Non piace all'Azione cattolica il progetto di riforma della Costituzione messo a punto dal governo Berlusconi e già approvato in prima lettura sia al Senato (il 25 marzo 2004) che alla Camera (lo scorso 15 ottobre): è un “sistema barocco” che costruisce un “quadro contraddittorio” e rafforza eccessivamente la posizione del premier [Adista 5/2005].
Lo scrive Marco Olivetti nel n. 20 (del 31 dicembre 2004) di “Segno nel mondo”, il quindicinale dell'Azione cattolica italiana, in un articolo pacato nei toni ma risoluto nella critica ad un disegno di legge le cui soluzioni “non rispondono alle esigenze del buon costituzionalismo” e che pare essere stato scritto più per “esigenze di equlibri interni all'attuale maggioranza” che per risolvere i “problemi reali del Paese” (sulla riforma della Costituzione, v. anche Adista nn. 68 e 69/04).
In uno Stato decentrato come quello italiano, “la riforma del bicameralismo è senza dubbio una necessità oggettiva”, scrive Olivetti, concordando peraltro sulla necessità di “dare una voce alle Regioni” anche in sede legislativa nazionale, con la creazione della cosiddetta “Camera delle Regioni” da affiancare al Senato.

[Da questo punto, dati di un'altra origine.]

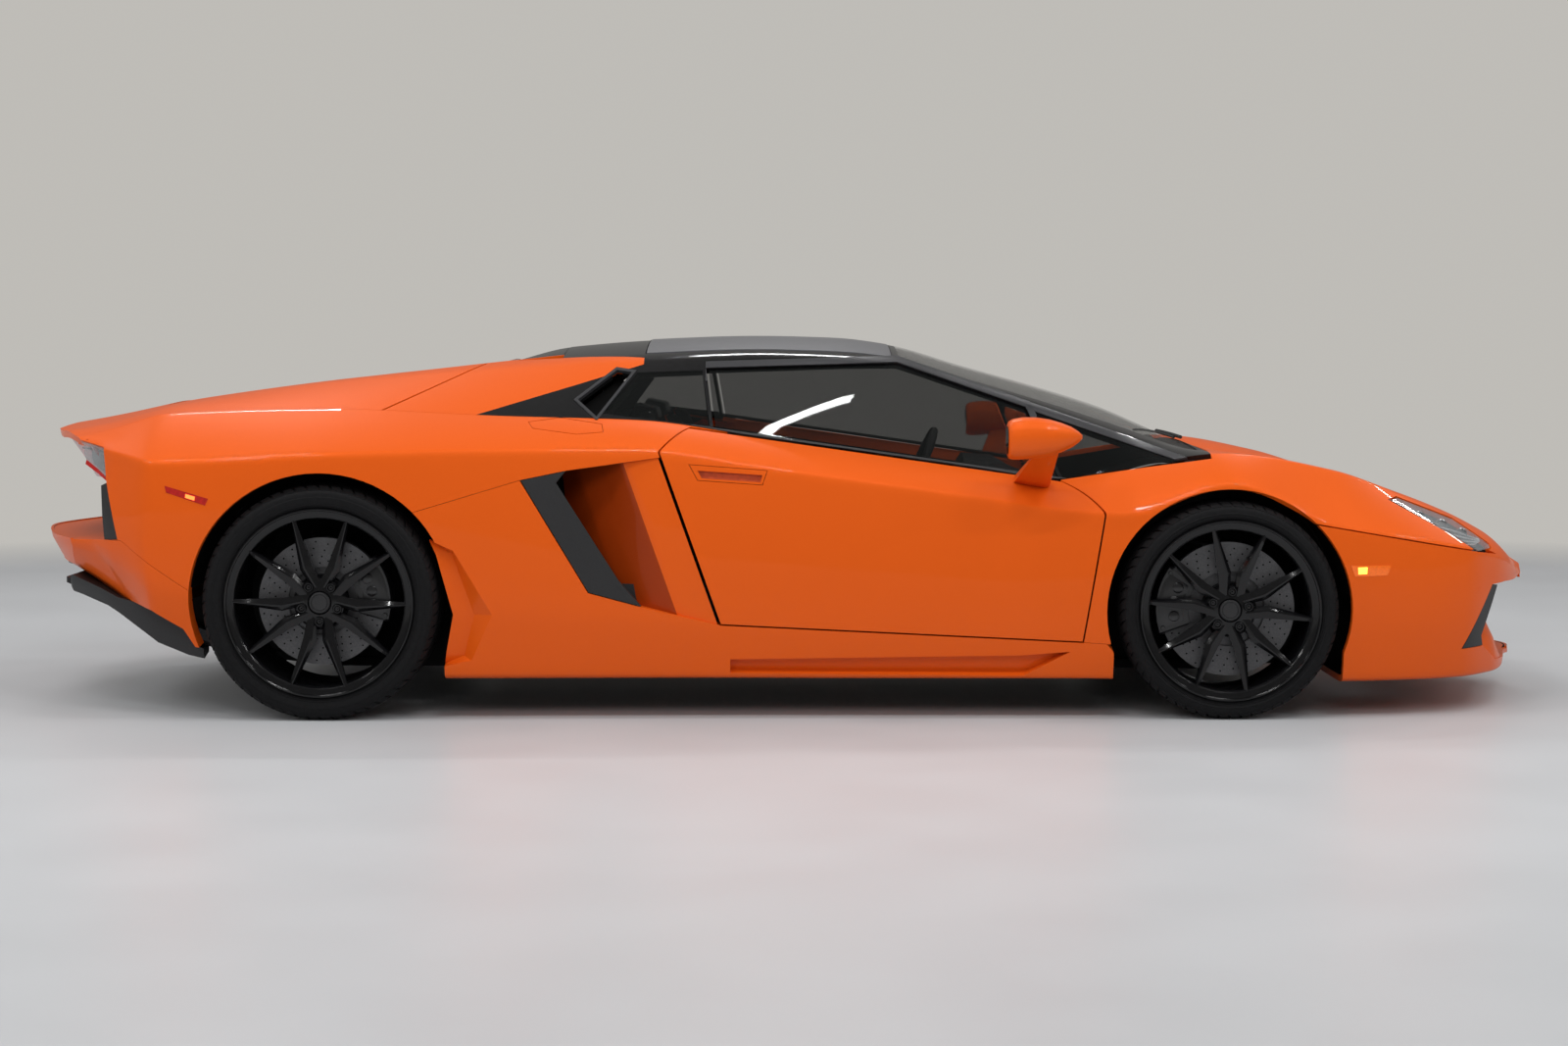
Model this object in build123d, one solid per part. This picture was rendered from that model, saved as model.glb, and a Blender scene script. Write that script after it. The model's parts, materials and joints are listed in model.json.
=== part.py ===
"""Mid-engined two-seat roadster with scissor doors and a lift-off hard top.

Millimetres. +X points to the nose, +Y to the car's left, +Z up. The origin is on the
ground, under the middle of the overall length. The outer skin is one ruled hull through
the rows of SECTIONS; each panel is a stretch of that hull's wall, cut out along its own
shut lines, so that neighbours always meet.
"""
import os
from collections import namedtuple
from math import atan2, cos, degrees, hypot, pi, radians, sin

from build123d import *

os.makedirs("parts", exist_ok=True)

# ---------------------------------------------------------------- driving dimensions
LENGTH = 4780
WHEELBASE = 2700
FRONT_OVERHANG = 1075
FRONT_TRACK = 1716
REAR_TRACK = 1690

NOSE = LENGTH / 2
TAIL = -LENGTH / 2
FRONT_AXLE = NOSE - FRONT_OVERHANG
REAR_AXLE = FRONT_AXLE - WHEELBASE

# Places along the car are written as on the base car, whose tail, axles and nose are here.
# place() moves them with the lengths above: each keeps its share of the overhang or wheelbase.
BASE = (-2390, -1385, 1315, 2390)


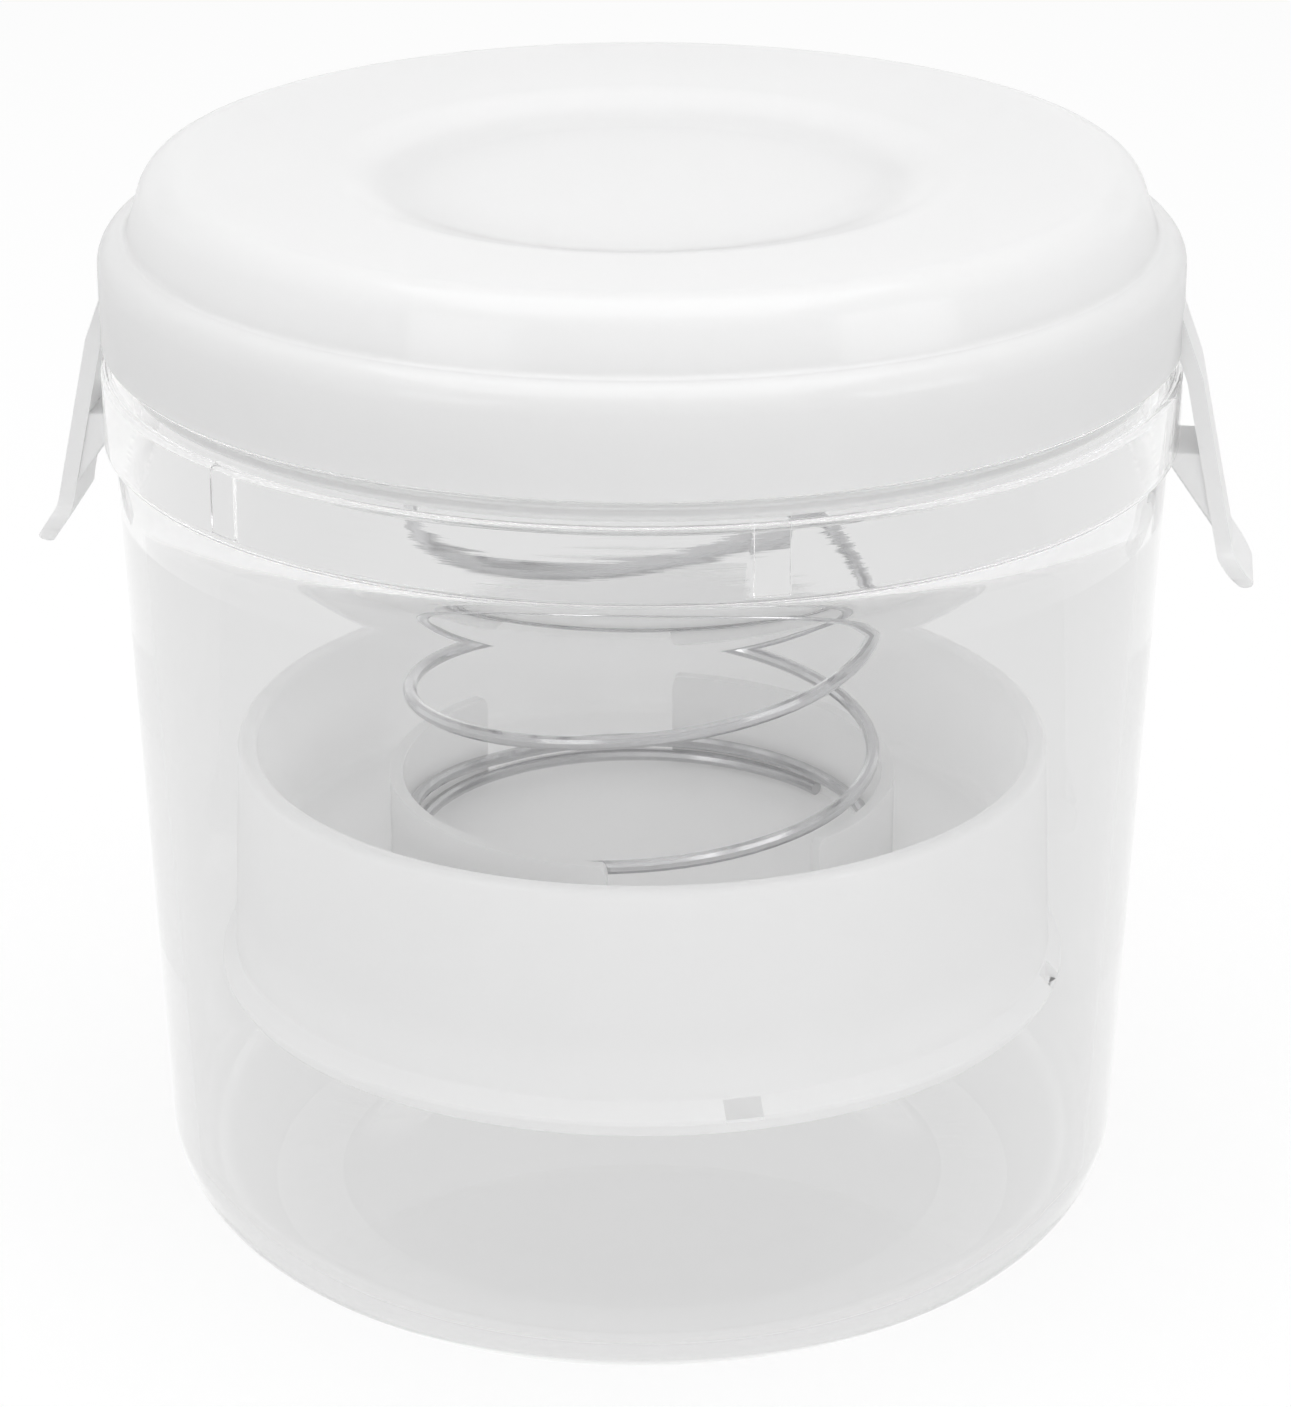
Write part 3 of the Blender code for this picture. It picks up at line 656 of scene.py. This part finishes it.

Il disegno di legge però, pur prevedendo questo tipo di bicameralismo, “costruisce un sistema barocco, che in talune materie stabilisce addirittura la prevalenza del Senato sulla Camera (cosa unica al mondo), ma che può essere messo da parte se il governo – previa autorizzazione del presidente della Repubblica – dichiara che il disegno di legge è essenziale per la realizzazione del suo programma: in tal caso sarà la Camera a decidere definitivamente. Un sistema, dunque, che oscilla tra un'eccessiva debolezza ed un'eccessiva forza della maggioranza della Camera legata al premier”.
La Riforma costituzionale targata Casa delle Libertà , poi, si muove verso la prospettiva di un “governo del primo ministro”, con l'obiettivo di consentire ai governi di durare per tutta la legislatura. Ma anche in questo caso, argomenta Olivetti, il risultato è “un sistema barocco che 'ingessa' la maggioranza parlamentare iniziale e rende di fatto blindata la posizione del presidente del Consiglio per tutta la legislatura, indipendentemente dall'effettivo sostegno della sua maggioranza”. Inoltre si avrebbe “un draconiano rafforzamento” del capo del governo “mediante una serie di strumenti (potere di scioglimento, questione di fiducia, voto bloccato, corsia preferenziale per i disegni di legge governativi, oltre alla blindatura delle maggioranze e al sistema maggioritario già in vigore) che sono di solito previsti singolarmente nelle altre Costituzioni europee”. Sarebbe un “premierato assoluto” (secondo la definizione del costituzionalista Leopoldo Elia) che trascurerebbe “le esigenze di equilibrio proprie delle democrazie costituzionali”.
Altrettanto controversa è la parte relativa ai rapporti centro-periferia: la riforma “include quasi letteralmente la devolution bossiana” (cioè la competenza delle Regioni in materia di sanità , scuola e polizia locale, ndr), “ma la accompagna a misure di accentramento nei medesimi settori” e ad “una procedura che consentirebbe al Parlamento di annullare una legge regionale per contrasto con l'interesse nazionale”. Il risultato, spiega Olivetti, è un “quadro contradditorio, animato da logiche fra loro opposte, che anch'esso sembra fatto apposta per non funzionare o per funzionare male”.
Ancora meno chiaro, poi, è il complesso delle cosiddette istituzioni di garanzia: “oltre ad un indebolimento del presidente della Repubblica (a vantaggio del presidente del Consiglio) e alla mancata previsione di garanzie per le minoranze e contro la concentrazione del potere mediatico, si ritoccherebbe la composizione della Corte costituzionale, accrescendo il numero dei giudici di derivazione politica”.
Il giudizio complessivo, quindi, conclude Olivetti, “non può essere positivo”. Il governo farebbe bene, “visto che si è ancora in tempo”, ad “abbandonare un progetto di riforma costituzionale che ha visto la luce essenzialmente per esigenze di equilibri interni alla attuale maggioranza, ma che pare ogni giorno più lontano dai problemi reali del Paese”.